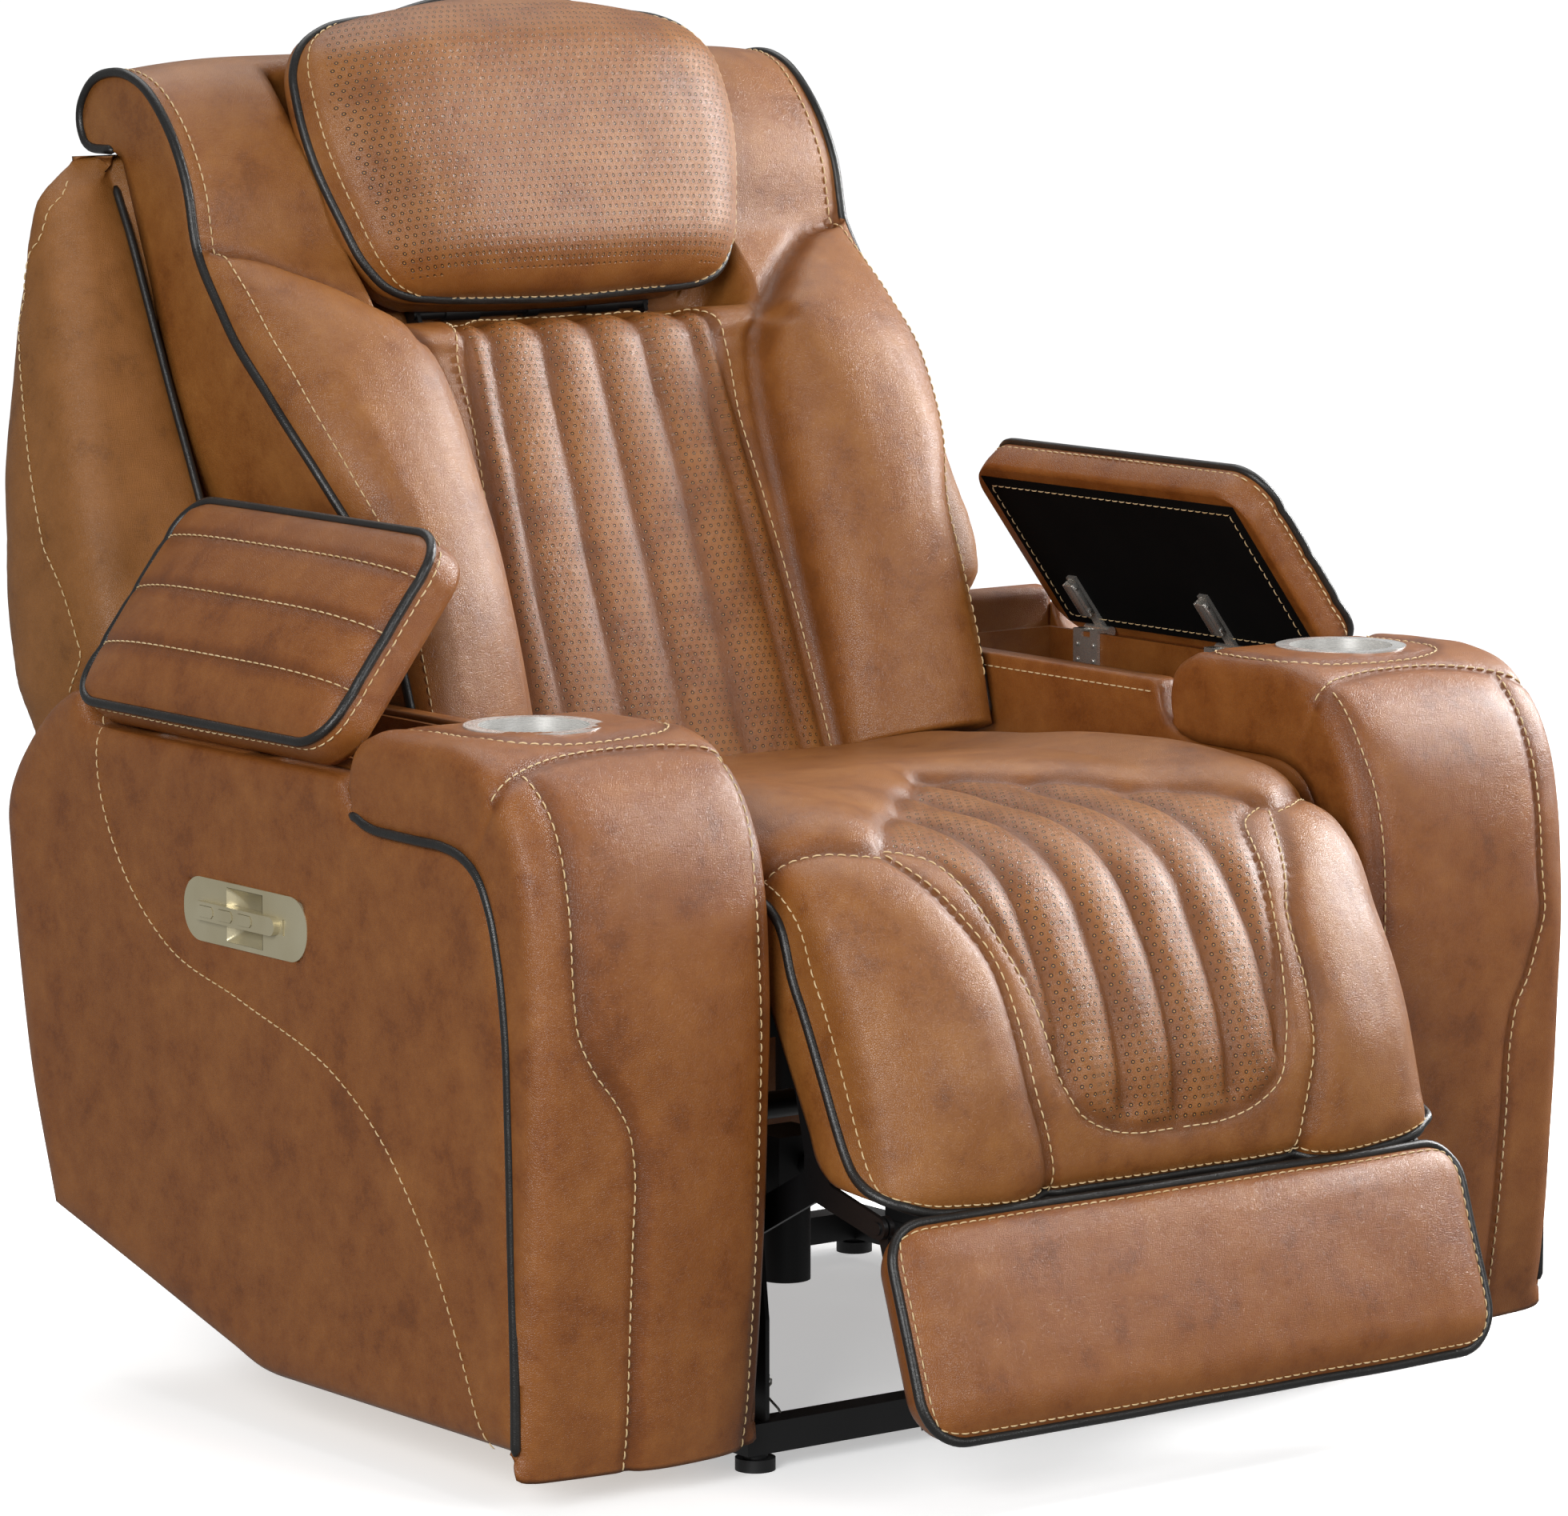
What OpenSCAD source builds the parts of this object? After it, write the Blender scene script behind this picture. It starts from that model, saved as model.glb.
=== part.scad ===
// Power recliner with storage arms, cup holders, tilting headrest and lifting footrest.
// Millimetres. +Z is up, -Y is the front, and the floor is at z = 0.

/* [Seat] */
// Width of the seat pad
seat_w = 570; // [520:5:620]
// Depth of the sewn channels
channel_d = 7; // [3:1:9]
// Width of one seat channel
seat_channel_w = 50; // [40:1:52]
// Height of the pads that the thighs rest on, above the seat panel
thigh_h = 12; // [4:1:14]
// Swell of the calf pad in front of its piping
calf_crown = 66; // [40:2:72]
// Thickness of the calf pad behind its piping
calf_side = 35; // [25:1:37]

/* [Footrest] */
// Length of the footrest pad
foot_len = 161; // [140:1:172]
// Thickness of the footrest pad at its edge
foot_t = 26; // [18:1:28]
// Swell of the footrest pad in front of its piping
foot_crown = 22; // [12:1:28]

/* [Arms] */
// Width of one arm
arm_w = 228; // [216:2:240]
// Gap between the seat pad and the arm
arm_gap = 17; // [14:1:22]
// Height of the arm's top beside the cup holder
arm_top = 586; // [580:1:596]
// Thickness of the arm's padded outer panel
side_t = 30; // [24:1:32]
// Swell of the arm's outer panel
side_crown = 8; // [4:1:12]
// Thickness of the arm's padded inner panel
inner_t = 22; // [16:1:24]
// Thickness of the boards in the arm
arm_board_t = 18; // [12:1:22]
// Distance of the cup holder's centre in front of the datum line
cup_reach = 334; // [330:1:338]
// Radius inside the cup holder
cup_r = 43.5; // [38:0.5:46]
// Depth of the cup holder
cup_depth = 70; // [50:1:74]
// Radius of the cup holder's ring
ring_r = 55; // [52:0.5:58]
// Wall of the cup holder
cup_wall = 1.5; // [1:0.1:2.5]

/* [Storage] */
// Height of the rim that the lid closes over
rim_z = 556; // [550:1:558]
// Depth of the storage bin
bin_h = 222; // [160:2:240]
// Wall of the storage bin
bin_wall = 5; // [3:0.5:8]
// Width of a lid
lid_w = 196; // [186:1:198]
// Length of a lid
lid_len = 366; // [350:1:368]
// Thickness of a lid at its piping
lid_t = 35; // [30:1:40]
// Thickness of a lid's board
lid_board_t = 6; // [4:0.5:8]
// Opening angle of the lids as stored
lid_open = 52.8; // [40:0.2:56]

/* [Back] */
// Half the width of the back above the arms
back_half = 342; // [335:1:346]
// Half the width of the quilted back panel
back_panel_half = 149; // [144:1:152]
// Width of one wide channel of the back panel
back_channel_w = 60; // [54:1:62]
// Height of the side bolsters over the back panel
bolster_h = 52; // [30:1:56]
// Thickness of the boards in the back
back_board_t = 18; // [12:1:20]
// Half the width of the outer back at the arms
shell_half = 458; // [440:1:466]

/* [Headrest] */
// Half the width of the headrest
head_half = 222; // [205:1:228]
// Swell of the headrest in front of its piping
head_crown = 60; // [40:1:70]
// Thickness of the headrest behind its piping
head_side = 40; // [30:1:40]

/* [Mechanism] */
// Radius of the pivot pins
pin_r = 5; // [4:0.25:6]
// Thickness of the steel links and plates
link_t = 4; // [3:0.5:4.5]
// Width of a link
link_w = 26; // [20:1:30]
// Running clearance round a pin
pin_gap = 0.05; // [0.02:0.01:0.09]
// Radius of the screw tube of an actuator
screw_r = 7; // [5:0.5:8]
// Size of the square base rails
rail = 25; // [20:1:28]
// Radius of a floor glide
glide_r = 16; // [12:1:18]
// Height of a floor glide
glide_h = 14; // [10:1:18]
// Wire of the base springs
spring_wire = 2.2; // [1.6:0.1:2.6]
// Outer diameter of the base springs
spring_od = 15; // [13:0.5:17]
// Number of curls in a base spring
spring_curls = 9; // [6:1:10]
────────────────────
§ WHAT YOU SHOULD DO:
Restate the whole of the material exactly.

§ FINISHED EXERCISE:
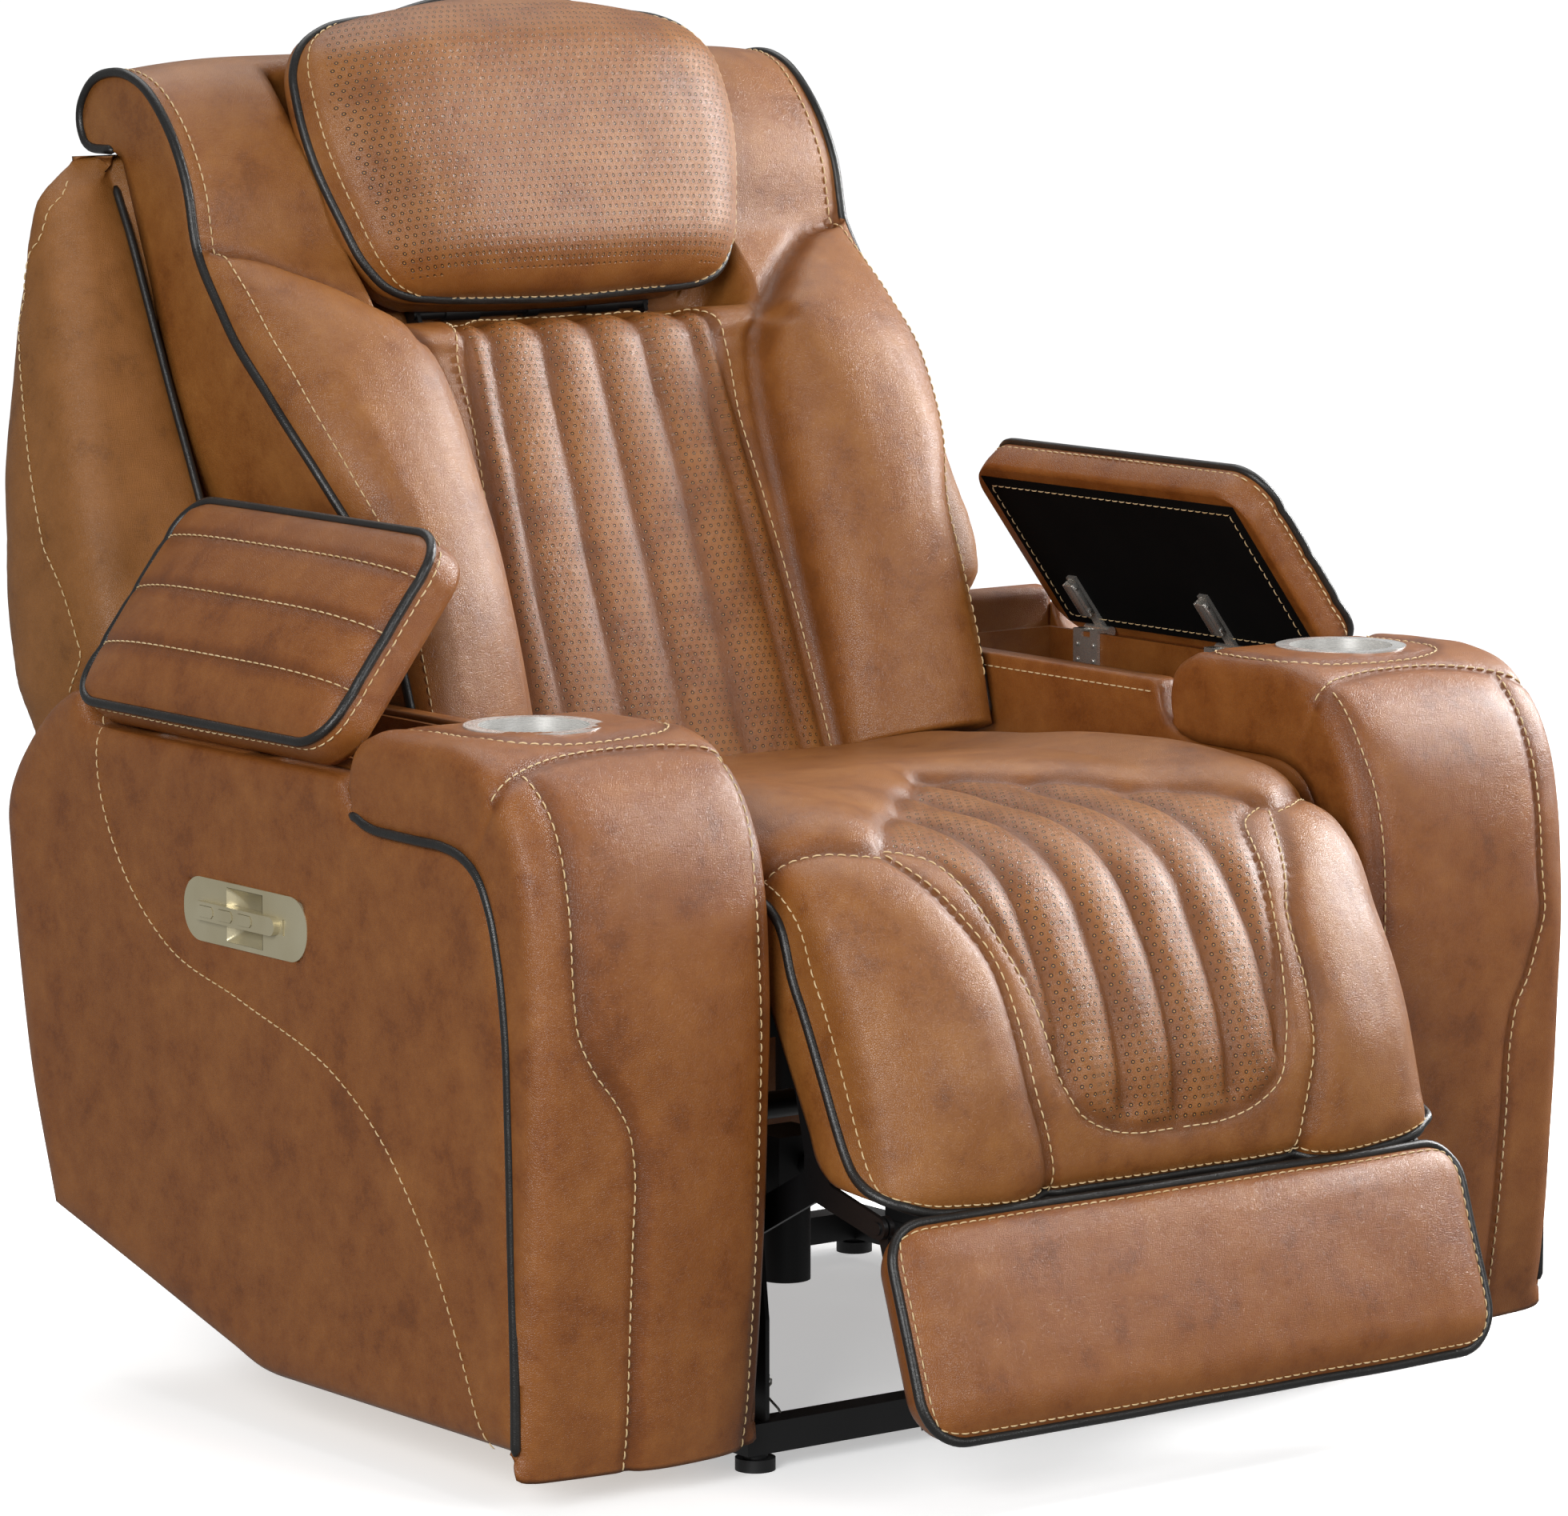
What OpenSCAD source builds the parts of this object? After it, write the Blender scene script behind this picture. It starts from that model, saved as model.glb.
=== part.scad ===
// Power recliner with storage arms, cup holders, tilting headrest and lifting footrest.
// Millimetres. +Z is up, -Y is the front, and the floor is at z = 0.

/* [Seat] */
// Width of the seat pad
seat_w = 570; // [520:5:620]
// Depth of the sewn channels
channel_d = 7; // [3:1:9]
// Width of one seat channel
seat_channel_w = 50; // [40:1:52]
// Height of the pads that the thighs rest on, above the seat panel
thigh_h = 12; // [4:1:14]
// Swell of the calf pad in front of its piping
calf_crown = 66; // [40:2:72]
// Thickness of the calf pad behind its piping
calf_side = 35; // [25:1:37]

/* [Footrest] */
// Length of the footrest pad
foot_len = 161; // [140:1:172]
// Thickness of the footrest pad at its edge
foot_t = 26; // [18:1:28]
// Swell of the footrest pad in front of its piping
foot_crown = 22; // [12:1:28]

/* [Arms] */
// Width of one arm
arm_w = 228; // [216:2:240]
// Gap between the seat pad and the arm
arm_gap = 17; // [14:1:22]
// Height of the arm's top beside the cup holder
arm_top = 586; // [580:1:596]
// Thickness of the arm's padded outer panel
side_t = 30; // [24:1:32]
// Swell of the arm's outer panel
side_crown = 8; // [4:1:12]
// Thickness of the arm's padded inner panel
inner_t = 22; // [16:1:24]
// Thickness of the boards in the arm
arm_board_t = 18; // [12:1:22]
// Distance of the cup holder's centre in front of the datum line
cup_reach = 334; // [330:1:338]
// Radius inside the cup holder
cup_r = 43.5; // [38:0.5:46]
// Depth of the cup holder
cup_depth = 70; // [50:1:74]
// Radius of the cup holder's ring
ring_r = 55; // [52:0.5:58]
// Wall of the cup holder
cup_wall = 1.5; // [1:0.1:2.5]

/* [Storage] */
// Height of the rim that the lid closes over
rim_z = 556; // [550:1:558]
// Depth of the storage bin
bin_h = 222; // [160:2:240]
// Wall of the storage bin
bin_wall = 5; // [3:0.5:8]
// Width of a lid
lid_w = 196; // [186:1:198]
// Length of a lid
lid_len = 366; // [350:1:368]
// Thickness of a lid at its piping
lid_t = 35; // [30:1:40]
// Thickness of a lid's board
lid_board_t = 6; // [4:0.5:8]
// Opening angle of the lids as stored
lid_open = 52.8; // [40:0.2:56]

/* [Back] */
// Half the width of the back above the arms
back_half = 342; // [335:1:346]
// Half the width of the quilted back panel
back_panel_half = 149; // [144:1:152]
// Width of one wide channel of the back panel
back_channel_w = 60; // [54:1:62]
// Height of the side bolsters over the back panel
bolster_h = 52; // [30:1:56]
// Thickness of the boards in the back
back_board_t = 18; // [12:1:20]
// Half the width of the outer back at the arms
shell_half = 458; // [440:1:466]

/* [Headrest] */
// Half the width of the headrest
head_half = 222; // [205:1:228]
// Swell of the headrest in front of its piping
head_crown = 60; // [40:1:70]
// Thickness of the headrest behind its piping
head_side = 40; // [30:1:40]

/* [Mechanism] */
// Radius of the pivot pins
pin_r = 5; // [4:0.25:6]
// Thickness of the steel links and plates
link_t = 4; // [3:0.5:4.5]
// Width of a link
link_w = 26; // [20:1:30]
// Running clearance round a pin
pin_gap = 0.05; // [0.02:0.01:0.09]
// Radius of the screw tube of an actuator
screw_r = 7; // [5:0.5:8]
// Size of the square base rails
rail = 25; // [20:1:28]
// Radius of a floor glide
glide_r = 16; // [12:1:18]
// Height of a floor glide
glide_h = 14; // [10:1:18]
// Wire of the base springs
spring_wire = 2.2; // [1.6:0.1:2.6]
// Outer diameter of the base springs
spring_od = 15; // [13:0.5:17]
// Number of curls in a base spring
spring_curls = 9; // [6:1:10]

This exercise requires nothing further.